The cost of a 30-second commercial in 1967, at Super Bowl I, was just $42,000. This year it will cost around $5 million. These commercials tend to have the most dramatic sales effects on smaller companies advertising during the Super Bowl for the first time. Larger companies that are Super Bowl staples tend to use their time slot to entertain and drum up social media mentions. Advertising individual products alone does little to sway brand loyalty, but making a funny or cute ad that humanizes your company leads to a more favorable image.

It’s not just corporations that hope to boost their brand’s image on Super Bowl Sunday, the host cities do too. For cities not named Los Angeles, New Orleans or Miami, having a Super Bowl is a rare opportunity to sell itself on a national stage. Whether it tries to increase tourism, attract new corporations, or establish itself culturally, host cities are put on full display in the days leading up to the game. The Minnesota Super Bowl committee has branded our state as the “Bold North,” to show that winter here isn’t exactly how it’s portrayed in Fargo.

"Utilizing our bold new stadium as a backdrop and the exposure generated by this tremendous event, we will introduce the world to Minnesota’s authentic, Bold North brand, reflecting the diverse and innovative culture of our state, by creating and implementing the preeminent Super Bowl experience that delivers on our promises; generating a significant economic impact for the state and providing a lasting legacy for all of Minnesota."

The economic benefit becomes a key selling point to the public, even extending its influence beyond the Twin Cities to the entire state. However, the monetary gains are often overblown.

Les Carpenter of The Guardian wrote about the potential economic windfall In Houston, the host city last February. “In the end, Super Bowl cities aren’t buying themselves an economic boost… What Houston is getting this week is what the San Francisco Bay area got last year and Phoenix the year before that. They are purchasing the kind of civic pride that makes politicians’ hearts thump with joy. And civic pride doesn’t necessarily translate into real dollars.” When other factors such as the cost of the stadium, security and transportation are factored in, the benefit dwindles even more. This story may sound similar to corporations; paying a lot of money for nothing much tangible in return.

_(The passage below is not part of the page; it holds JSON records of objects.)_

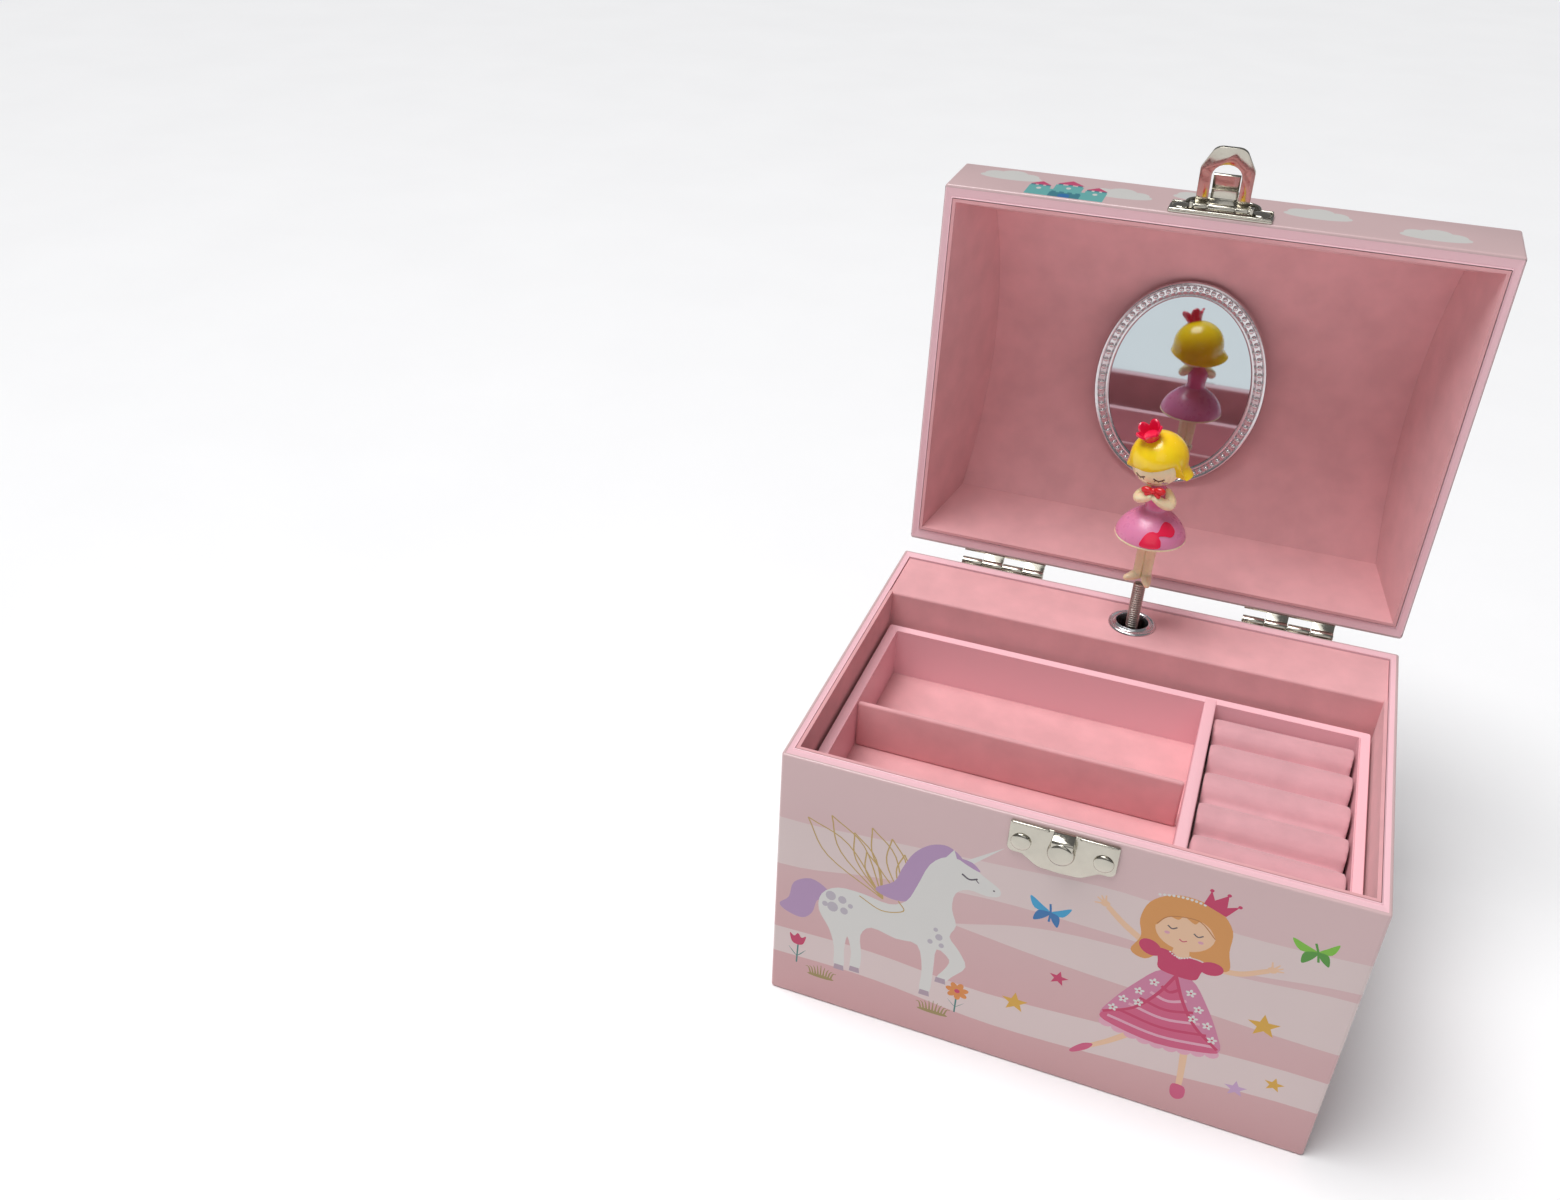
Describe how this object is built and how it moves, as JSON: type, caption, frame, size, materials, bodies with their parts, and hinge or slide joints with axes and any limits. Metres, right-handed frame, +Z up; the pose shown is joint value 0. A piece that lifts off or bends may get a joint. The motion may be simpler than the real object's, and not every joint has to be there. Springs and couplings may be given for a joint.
{
  "type": "musical jewellery box",
  "caption": "Hinged jewellery box with domed lid, oval mirror, lift-out tray, ring rolls and a small dancing figure turned by a wind-up music movement.",
  "frame": {"origin": "middle of the box's flat underside", "axes": "+Z up, -Y towards the front and the latch, +X to the right seen from the front; the lid is modelled open"},
  "size_m": [0.16, 0.2094, 0.2398],
  "materials": {
    "papered_board": "fibreboard wrapped in glossy printed pink paper",
    "lining_card": "card covered in matte suede-like pink paper",
    "tray_board": "board covered in matte pink paper",
    "ring_foam": "foam rolls under pink suede fabric",
    "bright_metal": "bright nickel plate",
    "steel": "plain steel",
    "brass": "plain brass",
    "fan_plastic": "moulded",
    "mirror": "silvered glass",
    "mirror_trim": "metallised silver",
    "pearl": "pearlescent lacquer",
    "figure_cream": "moulded, skin tone",
    "figure_pink": "moulded, orchid pink",
    "figure_yellow": "moulded, golden yellow",
    "figure_red": "moulded, crimson"
  },
  "bodies": {
    "box": {"body_front_wall": "papered_board", "body_back_wall": "papered_board", "body_side_walls": "papered_board", "body_floor": "papered_board", "liner_front": "lining_card", "liner_sides": "lining_card", "tray_ledges": "lining_card", "platform_top": "lining_card", "platform_front": "lining_card", "grommet": "bright_metal", "latch_lower_plate": "bright_metal", "body_screws": "bright_metal", "hinge_body_leaves": "bright_metal", "hinge_pins": "steel", "movement_plate": "steel", "bearing_brackets": "steel", "music_comb": "steel", "movement_screws": "steel"},
    "winding": {"winding_key": "bright_metal", "winding_arbor": "steel"},
    "barrel": {"spring_barrel": "brass", "mainspring": "steel"},
    "spindle": {"spindle_shaft": "steel", "spindle_pinion": "brass"},
    "cylinder": {"music_cylinder": "brass", "cylinder_wheels": "brass"},
    "governor": {"governor_pinion": "steel", "governor_fan": "fan_plastic"},
    "tray": {"tray_end_walls": "tray_board", "tray_long_walls": "tray_board", "tray_mid_wall": "tray_board", "tray_divider": "tray_board", "tray_floor": "tray_board", "ring_rolls": "ring_foam"},
    "lid": {"lid_front_wall": "papered_board", "lid_back_wall": "papered_board", "lid_end_walls": "papered_board", "lid_dome": "papered_board", "lid_liner_long": "lining_card", "lid_liner_ends": "lining_card", "lid_ceiling": "lining_card", "mirror_glass": "mirror", "mirror_frame": "mirror_trim", "latch_upper_plate": "bright_metal", "latch_pin": "steel", "lid_screws": "bright_metal", "hinge_lid_leaves": "bright_metal", "handle_wire": "steel", "handle_pearls": "pearl", "handle_washers": "steel"},
    "flap": {"latch_flap": "bright_metal"},
    "tongue": {"latch_tongue": "bright_metal"},
    "spring": {"figure_spring": "steel"},
    "figure": {"figure_legs": "figure_cream", "figure_skirt": "figure_pink", "figure_bodice": "figure_cream", "figure_head": "figure_cream", "figure_hair": "figure_yellow", "figure_crown": "figure_red", "figure_bow": "figure_red"}
  },
  "joints": [
    {"name": "lid_hinge", "type": "hinge", "parent": "box", "child": "lid", "pos_m": [0, 0.0652, 0.0919], "axis": [-1, 0, 0], "range_deg": [-90, 0]},
    {"name": "latch_flap_hinge", "type": "hinge", "parent": "lid", "child": "flap", "pos_m": [0, 0.0698, 0.2206], "axis": [-1, 0, 0], "range_deg": [-68, 0]},
    {"name": "latch_tongue_hinge", "type": "hinge", "parent": "lid", "child": "tongue", "pos_m": [0, 0.0698, 0.2206], "axis": [-1, 0, 0], "range_deg": [-59, 0]},
    {"name": "tray_lift", "type": "slide", "parent": "box", "child": "tray", "axis": [0, 0, 1], "range_m": [0, 0.06]},
    {"name": "key_turn", "type": "hinge", "parent": "box", "child": "winding", "pos_m": [0, 0.06, 0.038], "axis": [0, 1, 0], "continuous": true},
    {"name": "barrel_spin", "type": "hinge", "parent": "box", "child": "barrel", "pos_m": [0, 0.04, 0.038], "axis": [0, 1, 0], "continuous": true},
    {"name": "spindle_spin", "type": "hinge", "parent": "box", "child": "spindle", "pos_m": [0, 0.0465, 0.05], "axis": [0, 0, 1], "continuous": true},
    {"name": "cylinder_spin", "type": "hinge", "parent": "box", "child": "cylinder", "pos_m": [0.012, 0.0465, 0.038], "axis": [1, 0, 0], "continuous": true},
    {"name": "governor_spin", "type": "hinge", "parent": "box", "child": "governor", "pos_m": [0.037, 0.0465, 0.0475], "axis": [1, 0, 0], "continuous": true},
    {"name": "figure_bend", "type": "hinge", "parent": "box", "child": "spring", "pos_m": [0, 0.0465, 0.0973], "axis": [-1, 0, 0], "range_deg": [-80, 0], "deforming": ["figure_spring"]},
    {"name": "figure_spin", "type": "hinge", "parent": "spring", "child": "figure", "pos_m": [0, 0.0465, 0.1089], "axis": [0, 0, 1], "continuous": true}
  ],
  "couplings": [
    {"joint": "spindle_spin", "follows": "barrel_spin", "ratio": 4},
    {"joint": "cylinder_spin", "follows": "barrel_spin", "ratio": 4},
    {"joint": "governor_spin", "follows": "barrel_spin", "ratio": -11.2},
    {"joint": "figure_spin", "follows": "barrel_spin", "ratio": 4},
    {"joint": "figure_bend", "follows": "lid_hinge", "ratio": 0.8888}
  ]
}
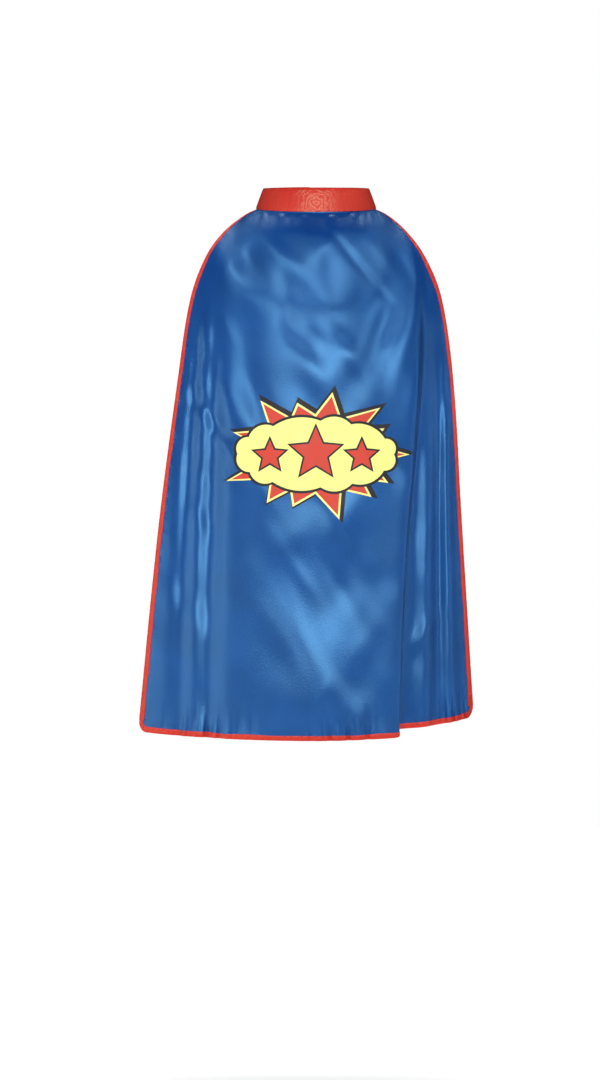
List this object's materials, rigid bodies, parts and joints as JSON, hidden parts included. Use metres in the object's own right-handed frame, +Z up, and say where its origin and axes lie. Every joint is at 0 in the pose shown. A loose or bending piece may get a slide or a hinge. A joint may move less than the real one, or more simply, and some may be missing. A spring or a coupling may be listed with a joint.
{
  "type": "superhero cape",
  "caption": "Child's satin cape on a stand-up collar band that closes at the throat, with bound edges, hanging folds and a printed comic burst.",
  "frame": {"origin": "middle of the wearer's neck, level with the collar's lower edge at its sides", "axes": "+Z up, the cape hangs on the -Y side with its printed face towards -Y, +X towards the wearer's right"},
  "size_m": [0.4313, 0.1914, 0.7197],
  "materials": {
    "blue_satin": "satin",
    "red_satin": "satin",
    "interfacing": "matte",
    "red_thread": "satin",
    "hook_nylon": "matte",
    "loop_pile": "matte",
    "label_white": "satin",
    "print_black": "matte",
    "print_cream": "matte",
    "print_red": "matte",
    "print_yellow": "matte"
  },
  "bodies": {
    "collar_back": {"collar_back_outer": "red_satin", "collar_back_lining": "red_satin", "collar_back_interfacing": "interfacing", "neck_seam_stitching": "red_thread", "care_label": "label_white"},
    "collar_right_end": {"collar_right_outer": "red_satin", "collar_right_lining": "red_satin", "collar_right_interfacing": "interfacing", "hook_tape": "hook_nylon", "hook_tape_stitching": "red_thread"},
    "collar_left_end": {"collar_left_outer": "red_satin", "collar_left_lining": "red_satin", "collar_left_interfacing": "interfacing", "loop_tape": "loop_pile", "loop_tape_stitching": "red_thread"},
    "cape": {"cape_panel": "blue_satin", "edge_binding": "red_satin", "binding_stitching": "red_thread", "emblem_shadow": "print_black", "emblem_keyline": "print_cream", "emblem_burst": "print_red", "emblem_cloud_outline": "print_black", "emblem_cloud": "print_yellow", "emblem_star_outlines": "print_black", "emblem_stars": "print_red"}
  },
  "joints": [
    {"name": "cape_lift", "type": "hinge", "parent": "collar_back", "child": "cape", "pos_m": [0, -0.066, -0.0115], "axis": [-1, 0, 0], "range_deg": [0, 70]},
    {"name": "collar_right_swing", "type": "hinge", "parent": "collar_back", "child": "collar_right_end", "pos_m": [0.06798, 0.033, 0.0055], "axis": [0.2972, 0.1716, -0.9393], "range_deg": [0, 90]},
    {"name": "collar_left_swing", "type": "hinge", "parent": "collar_back", "child": "collar_left_end", "pos_m": [-0.06798, 0.033, 0.0055], "axis": [0.2972, -0.1716, 0.9393], "range_deg": [0, 90]}
  ],
  "couplings": [
    {"joint": "collar_left_swing", "follows": "collar_right_swing", "ratio": 1}
  ]
}
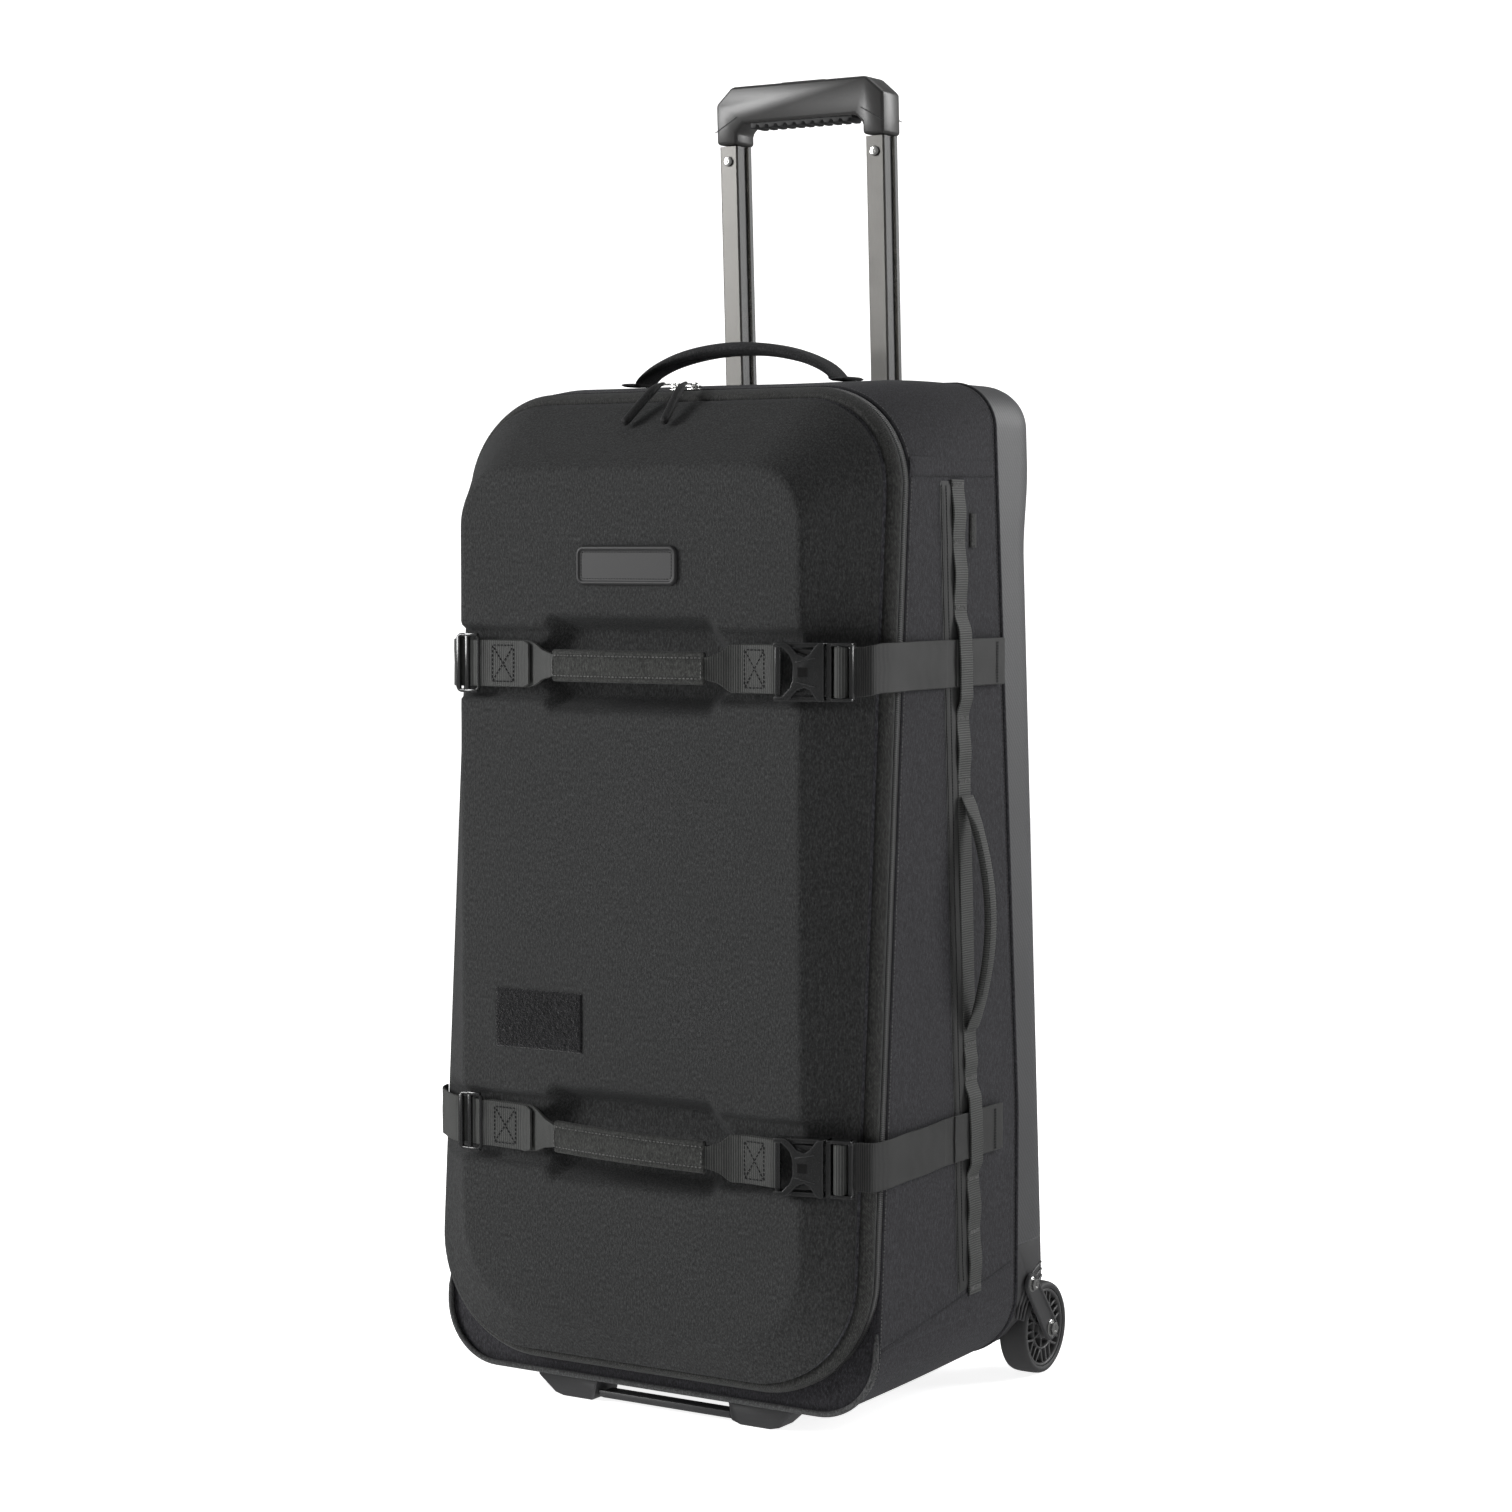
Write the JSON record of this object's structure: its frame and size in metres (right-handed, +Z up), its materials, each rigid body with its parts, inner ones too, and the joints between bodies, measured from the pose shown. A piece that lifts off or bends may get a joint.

Despite a lack of return on investment, the Super Bowl remains the premier event in American advertising. Costs for ad time continues to rise, as does the cost and hassle of hosting. Companies might get more bang for their buck by using a more targeted campaign or improve their customer’s experience, much in the same way Minneapolis could’ve used stadium money to update our aging infrastructure. But what CEO or Mayor could pass up the opportunity to be at the center of American culture, if just for one day.